Answer: Actually, there are 3 payout options, or 4 if you consider a combination payout as another one. There's a lump sum, a line of credit, or the monthly payout, or a combination.

"I figure that if you take the monthly payments, eventually, the bank stops paying out and wants you to pay it back. In both situations, interest accrues and this is how the bank makes money off of the deal".

Answer: The only time the monthly payments would stop would be if the borrower defaults on the lenders' terms or they no longer live at home. You are right though, and interest does accrue on whichever payment is decided on. I'm not sure how the lender makes money, probably by the interest, but I know borrowers are protected against high rates and owing more than your house. Here's an article I found that goes over the protections more in detail: https://www.americanadvisorsgroup.com/news/6-consumer-protections-reverse-mortgage-loan-borrowers.
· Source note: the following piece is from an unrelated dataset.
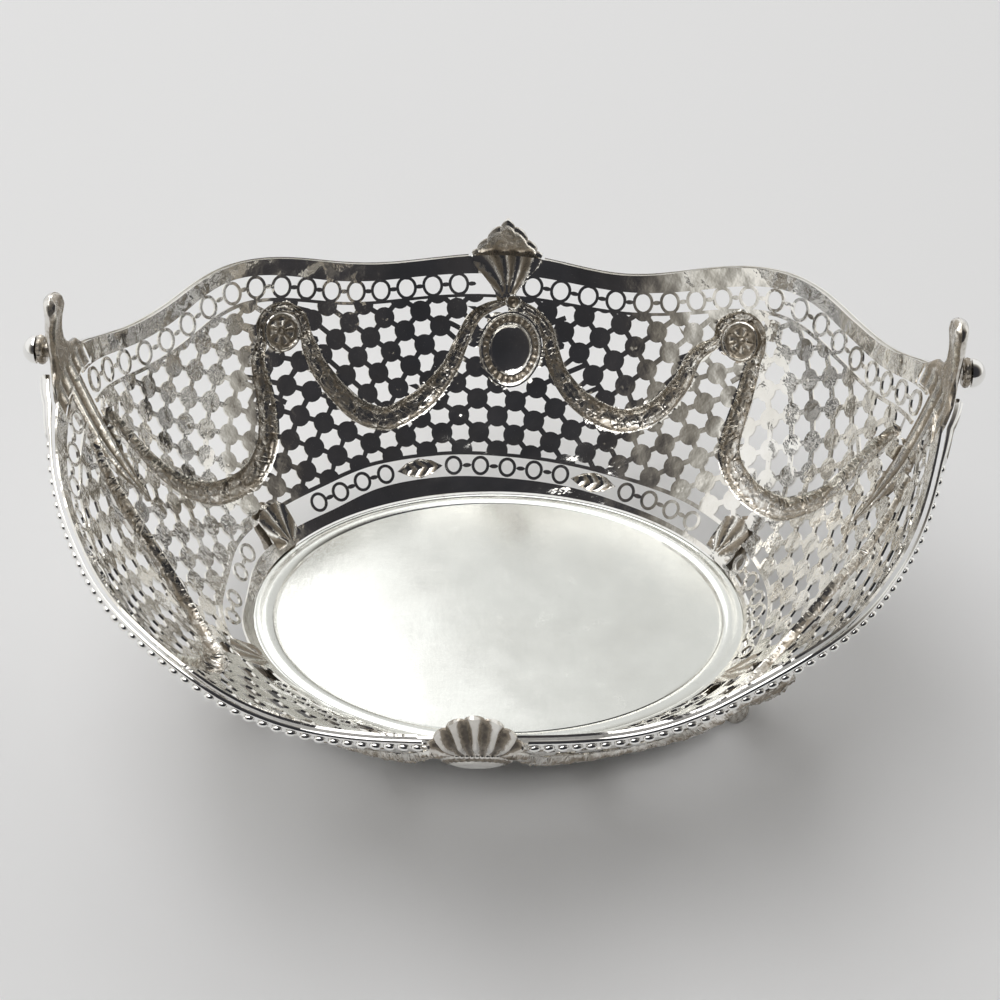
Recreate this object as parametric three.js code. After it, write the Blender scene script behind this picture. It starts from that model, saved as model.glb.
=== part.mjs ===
// Oval pierced dish in silver. An oval base plate sits in a ridged ring. A pierced wall in two halves
// flares from the ring to a wavy rim. A cast ear stands at each end with a domed button outside it,
// a beaded border in four lengths runs below the rim, a shell crest rises at the middle of each long
// side, and four cast feet carry the whole.
// Millimetres, +Z up. X runs from ear to ear and Y from front to back. The origin is the centre of
// the base plate's upper face.
import * as THREE from "three";

// Clearance between neighbouring pieces
const GAP = 0.3;

// Base plate and the ring around it
const BASE_HALF_LENGTH = 94.5;
const BASE_HALF_WIDTH = 67.6;
const PLATE_THICKNESS = 1.2;
const LEDGE_WIDTH = 3.2;
const LEDGE_THICKNESS = 1.2;
const RING_RIDGE = 3.6;
const WALL_FOOT = 1.0;

// Rim: an oval pushed in and out in plan, with waves in its height
const RIM_HALF_LENGTH = 152;
const RIM_HALF_WIDTH = 131;
const RIM_MEAN_HEIGHT = 89.1;
// How far the rim stands outside its oval at equal steps around it, in mm, from the right end to the
// back: full at the shoulders, drawn in towards the crests, and a little out of true all round
const RIM_PUSH = [
  0, -3, -0.5, 5, 1.6, -1.6, -1.9, 4.6, 1.7, 2.7, -2.9, -3,
  -3.4, -0.4, 1.5, 5.8, 5.8, -2.2, -2.1, -5.1, 1.3, 4.4, 1.3, -0.3,
];
// How many waves go around the height, and their size in mm: high ends, low flanks, raised middles
const HEIGHT_WAVES = [[2, 18.1], [4, 1.4], [6, 2.5], [8, 4.4], [10, -0.5], [12, 0.8]];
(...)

"But what determines when you have to begin paying back the reverse mortgage? Some sources online seem to say that it's based only on if you die or would like to sell/move. That can't be right in all situations, because you could end up with a massive debt on a property more than its value."

Answer: There are a lot of protections or regulations in place to protect anyone who takes out a reverse mortgage. One being, you can't owe MORE than your house is valued at during the time of repayment, a reverse mortgage is a non-recourse loan. In the instance that your house is less than you owe, you either sell the home and the proceeds are used to pay the loan and you keep the rest OR if you owe more than the house proceeds of the home go to the lender. Either way, you're not left paying for a "mortgage" without the house. In the case the parent, grandparent passes, then the heirs would have a choice of either paying back the reverse mortgage in payments, OR they can sell the house, heirs are protected during this as well to make sure they're not left with major debt in case of anything.

Is there a formula to figure out when the bank stops the monthly payments and then wants it back?

**Answer:**The amount becomes due if loan terms are not met, but the lender will discuss the options if it comes to that.

Is there a different formula for when the lump sum would have to be paid back?"

Answer: Each payout option has the same terms and the same pay back terms. As long as terms are met, the lender can't ask for early repayment.